OBJECTIVE:
Begin with the line that contains "for node, shape" and continue down through the line that contains "obj.parent = None"; reproduce those lines exactly and only those.
>> start SUPPLIED DATA
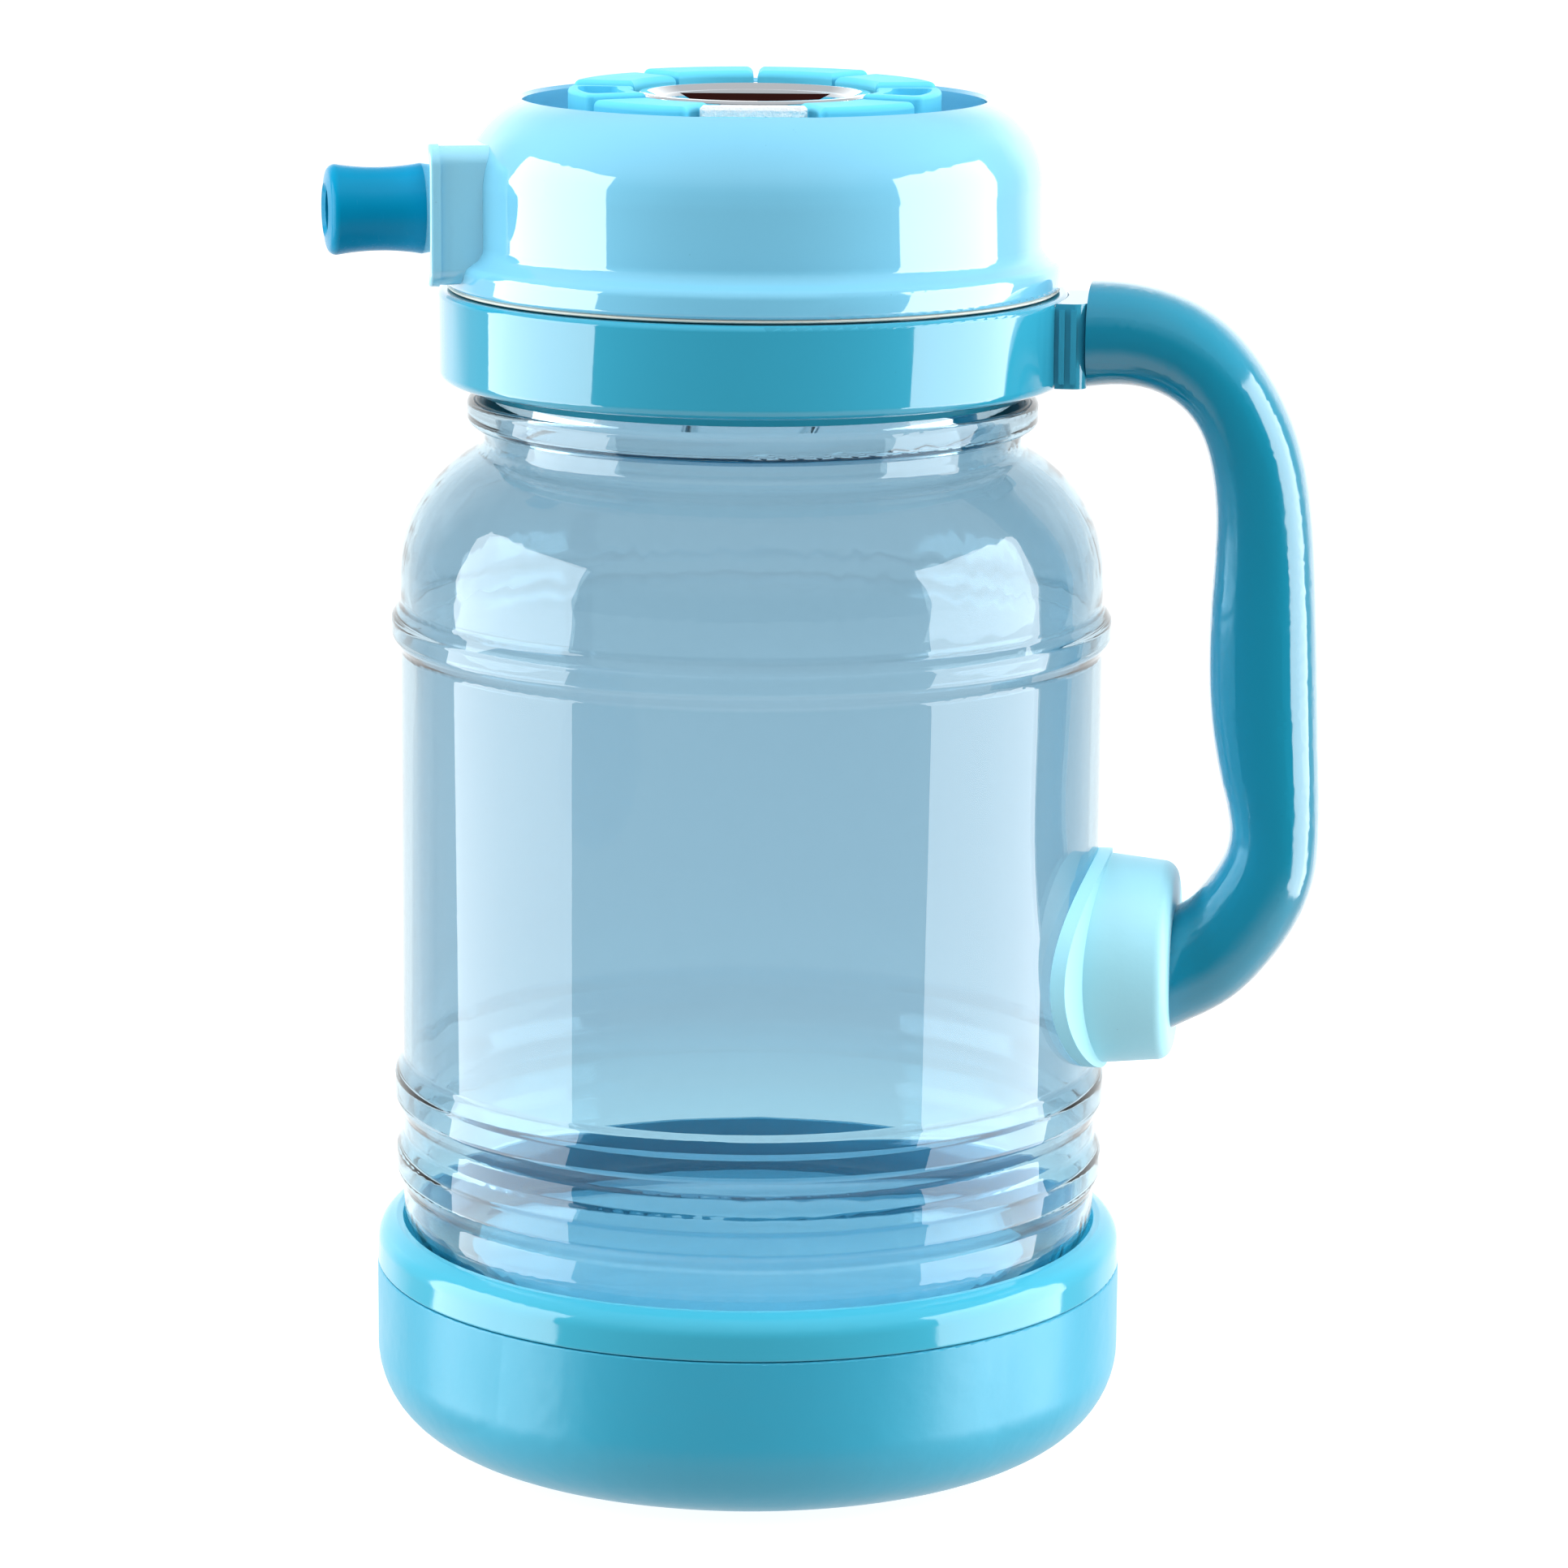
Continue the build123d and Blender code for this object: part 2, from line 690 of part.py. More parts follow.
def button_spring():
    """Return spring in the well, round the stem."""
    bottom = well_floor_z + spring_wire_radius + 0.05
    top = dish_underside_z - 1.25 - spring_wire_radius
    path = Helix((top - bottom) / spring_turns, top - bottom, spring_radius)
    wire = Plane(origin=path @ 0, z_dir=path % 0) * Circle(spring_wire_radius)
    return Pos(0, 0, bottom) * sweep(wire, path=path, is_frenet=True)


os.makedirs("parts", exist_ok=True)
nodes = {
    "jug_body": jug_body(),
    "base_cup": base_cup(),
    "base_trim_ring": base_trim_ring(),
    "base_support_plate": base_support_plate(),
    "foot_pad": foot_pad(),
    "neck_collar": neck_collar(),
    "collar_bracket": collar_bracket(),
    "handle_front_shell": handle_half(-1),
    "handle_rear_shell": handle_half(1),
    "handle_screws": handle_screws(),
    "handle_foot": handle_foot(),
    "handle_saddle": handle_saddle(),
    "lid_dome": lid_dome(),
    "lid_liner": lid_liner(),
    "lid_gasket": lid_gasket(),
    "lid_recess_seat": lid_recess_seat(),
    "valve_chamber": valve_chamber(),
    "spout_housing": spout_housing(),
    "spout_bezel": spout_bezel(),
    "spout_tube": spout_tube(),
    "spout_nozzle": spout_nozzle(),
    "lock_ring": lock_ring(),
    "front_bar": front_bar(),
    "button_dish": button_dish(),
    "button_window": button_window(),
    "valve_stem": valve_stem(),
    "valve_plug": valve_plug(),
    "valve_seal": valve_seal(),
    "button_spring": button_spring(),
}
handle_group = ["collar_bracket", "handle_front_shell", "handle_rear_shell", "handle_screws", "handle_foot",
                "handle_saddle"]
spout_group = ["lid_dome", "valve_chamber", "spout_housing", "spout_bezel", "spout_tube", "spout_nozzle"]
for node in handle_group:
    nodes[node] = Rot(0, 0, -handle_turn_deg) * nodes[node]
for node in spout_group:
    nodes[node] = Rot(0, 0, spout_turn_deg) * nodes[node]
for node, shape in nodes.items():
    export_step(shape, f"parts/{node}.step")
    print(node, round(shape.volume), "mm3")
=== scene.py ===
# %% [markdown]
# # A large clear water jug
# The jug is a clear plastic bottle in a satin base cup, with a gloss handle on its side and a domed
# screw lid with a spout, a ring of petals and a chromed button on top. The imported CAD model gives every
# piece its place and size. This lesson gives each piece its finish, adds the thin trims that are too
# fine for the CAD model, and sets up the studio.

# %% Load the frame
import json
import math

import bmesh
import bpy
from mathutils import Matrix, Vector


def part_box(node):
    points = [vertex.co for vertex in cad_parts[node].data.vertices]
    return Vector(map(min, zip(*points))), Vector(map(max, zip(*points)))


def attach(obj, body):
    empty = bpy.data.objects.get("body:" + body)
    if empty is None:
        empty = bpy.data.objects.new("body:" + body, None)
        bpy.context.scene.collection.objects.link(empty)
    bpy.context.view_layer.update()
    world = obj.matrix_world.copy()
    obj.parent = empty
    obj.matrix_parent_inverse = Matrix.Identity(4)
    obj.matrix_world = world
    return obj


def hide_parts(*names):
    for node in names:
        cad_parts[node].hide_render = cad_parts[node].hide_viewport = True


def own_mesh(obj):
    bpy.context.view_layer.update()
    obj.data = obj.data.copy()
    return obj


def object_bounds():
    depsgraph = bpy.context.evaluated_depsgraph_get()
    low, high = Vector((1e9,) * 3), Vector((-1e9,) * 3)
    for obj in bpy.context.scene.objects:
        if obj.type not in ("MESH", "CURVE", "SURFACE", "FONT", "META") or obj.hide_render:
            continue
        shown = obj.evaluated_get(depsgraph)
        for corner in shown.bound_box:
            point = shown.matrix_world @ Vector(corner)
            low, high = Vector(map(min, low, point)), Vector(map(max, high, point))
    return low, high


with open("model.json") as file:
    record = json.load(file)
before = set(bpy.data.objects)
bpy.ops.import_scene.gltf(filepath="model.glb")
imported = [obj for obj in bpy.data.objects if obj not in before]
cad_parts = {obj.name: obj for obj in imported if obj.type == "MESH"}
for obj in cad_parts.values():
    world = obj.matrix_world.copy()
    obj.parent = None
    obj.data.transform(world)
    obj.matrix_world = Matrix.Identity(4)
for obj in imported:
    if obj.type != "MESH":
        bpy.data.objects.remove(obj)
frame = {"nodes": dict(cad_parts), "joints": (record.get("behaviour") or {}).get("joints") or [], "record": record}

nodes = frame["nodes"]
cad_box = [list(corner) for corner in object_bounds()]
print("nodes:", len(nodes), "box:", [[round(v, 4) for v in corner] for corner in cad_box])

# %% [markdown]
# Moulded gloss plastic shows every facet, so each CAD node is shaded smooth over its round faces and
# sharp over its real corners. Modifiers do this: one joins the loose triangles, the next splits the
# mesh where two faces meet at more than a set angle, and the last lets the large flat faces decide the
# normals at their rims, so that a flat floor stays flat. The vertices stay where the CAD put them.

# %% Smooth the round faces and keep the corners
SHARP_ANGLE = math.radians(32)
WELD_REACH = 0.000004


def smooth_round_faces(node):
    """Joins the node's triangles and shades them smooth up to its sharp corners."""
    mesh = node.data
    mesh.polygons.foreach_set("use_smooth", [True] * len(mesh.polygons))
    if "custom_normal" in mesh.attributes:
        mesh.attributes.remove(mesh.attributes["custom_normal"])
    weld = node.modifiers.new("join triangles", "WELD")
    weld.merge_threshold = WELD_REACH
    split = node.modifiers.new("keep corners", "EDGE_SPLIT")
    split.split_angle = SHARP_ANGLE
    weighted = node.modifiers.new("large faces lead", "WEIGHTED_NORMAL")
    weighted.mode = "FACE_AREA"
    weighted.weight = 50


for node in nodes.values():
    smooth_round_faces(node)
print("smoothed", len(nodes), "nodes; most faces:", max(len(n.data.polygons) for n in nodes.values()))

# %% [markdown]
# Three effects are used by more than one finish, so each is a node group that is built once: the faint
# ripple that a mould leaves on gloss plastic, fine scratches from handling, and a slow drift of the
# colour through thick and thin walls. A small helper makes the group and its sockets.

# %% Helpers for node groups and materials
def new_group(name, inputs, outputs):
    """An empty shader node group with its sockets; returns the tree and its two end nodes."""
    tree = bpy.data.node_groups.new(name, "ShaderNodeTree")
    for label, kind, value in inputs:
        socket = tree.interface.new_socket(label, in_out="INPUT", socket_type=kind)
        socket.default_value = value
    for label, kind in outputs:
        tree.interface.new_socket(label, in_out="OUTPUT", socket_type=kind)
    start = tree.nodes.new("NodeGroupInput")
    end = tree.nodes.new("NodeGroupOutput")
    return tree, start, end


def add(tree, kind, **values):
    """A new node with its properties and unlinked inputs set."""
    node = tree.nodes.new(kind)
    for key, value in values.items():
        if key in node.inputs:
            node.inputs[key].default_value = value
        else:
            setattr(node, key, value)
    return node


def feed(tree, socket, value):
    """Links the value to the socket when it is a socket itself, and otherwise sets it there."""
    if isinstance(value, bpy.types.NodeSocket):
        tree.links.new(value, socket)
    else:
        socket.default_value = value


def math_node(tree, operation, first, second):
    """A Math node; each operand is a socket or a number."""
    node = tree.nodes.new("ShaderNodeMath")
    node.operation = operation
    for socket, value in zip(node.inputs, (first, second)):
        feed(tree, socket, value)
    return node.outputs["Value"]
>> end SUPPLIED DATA
RESPONSE TO THE TASK:
for node, shape in nodes.items():
    export_step(shape, f"parts/{node}.step")
    print(node, round(shape.volume), "mm3")
=== scene.py ===
# %% [markdown]
# # A large clear water jug
# The jug is a clear plastic bottle in a satin base cup, with a gloss handle on its side and a domed
# screw lid with a spout, a ring of petals and a chromed button on top. The imported CAD model gives every
# piece its place and size. This lesson gives each piece its finish, adds the thin trims that are too
# fine for the CAD model, and sets up the studio.

# %% Load the frame
import json
import math

import bmesh
import bpy
from mathutils import Matrix, Vector


def part_box(node):
    points = [vertex.co for vertex in cad_parts[node].data.vertices]
    return Vector(map(min, zip(*points))), Vector(map(max, zip(*points)))


def attach(obj, body):
    empty = bpy.data.objects.get("body:" + body)
    if empty is None:
        empty = bpy.data.objects.new("body:" + body, None)
        bpy.context.scene.collection.objects.link(empty)
    bpy.context.view_layer.update()
    world = obj.matrix_world.copy()
    obj.parent = empty
    obj.matrix_parent_inverse = Matrix.Identity(4)
    obj.matrix_world = world
    return obj


def hide_parts(*names):
    for node in names:
        cad_parts[node].hide_render = cad_parts[node].hide_viewport = True


def own_mesh(obj):
    bpy.context.view_layer.update()
    obj.data = obj.data.copy()
    return obj


def object_bounds():
    depsgraph = bpy.context.evaluated_depsgraph_get()
    low, high = Vector((1e9,) * 3), Vector((-1e9,) * 3)
    for obj in bpy.context.scene.objects:
        if obj.type not in ("MESH", "CURVE", "SURFACE", "FONT", "META") or obj.hide_render:
            continue
        shown = obj.evaluated_get(depsgraph)
        for corner in shown.bound_box:
            point = shown.matrix_world @ Vector(corner)
            low, high = Vector(map(min, low, point)), Vector(map(max, high, point))
    return low, high


with open("model.json") as file:
    record = json.load(file)
before = set(bpy.data.objects)
bpy.ops.import_scene.gltf(filepath="model.glb")
imported = [obj for obj in bpy.data.objects if obj not in before]
cad_parts = {obj.name: obj for obj in imported if obj.type == "MESH"}
for obj in cad_parts.values():
    world = obj.matrix_world.copy()
    obj.parent = None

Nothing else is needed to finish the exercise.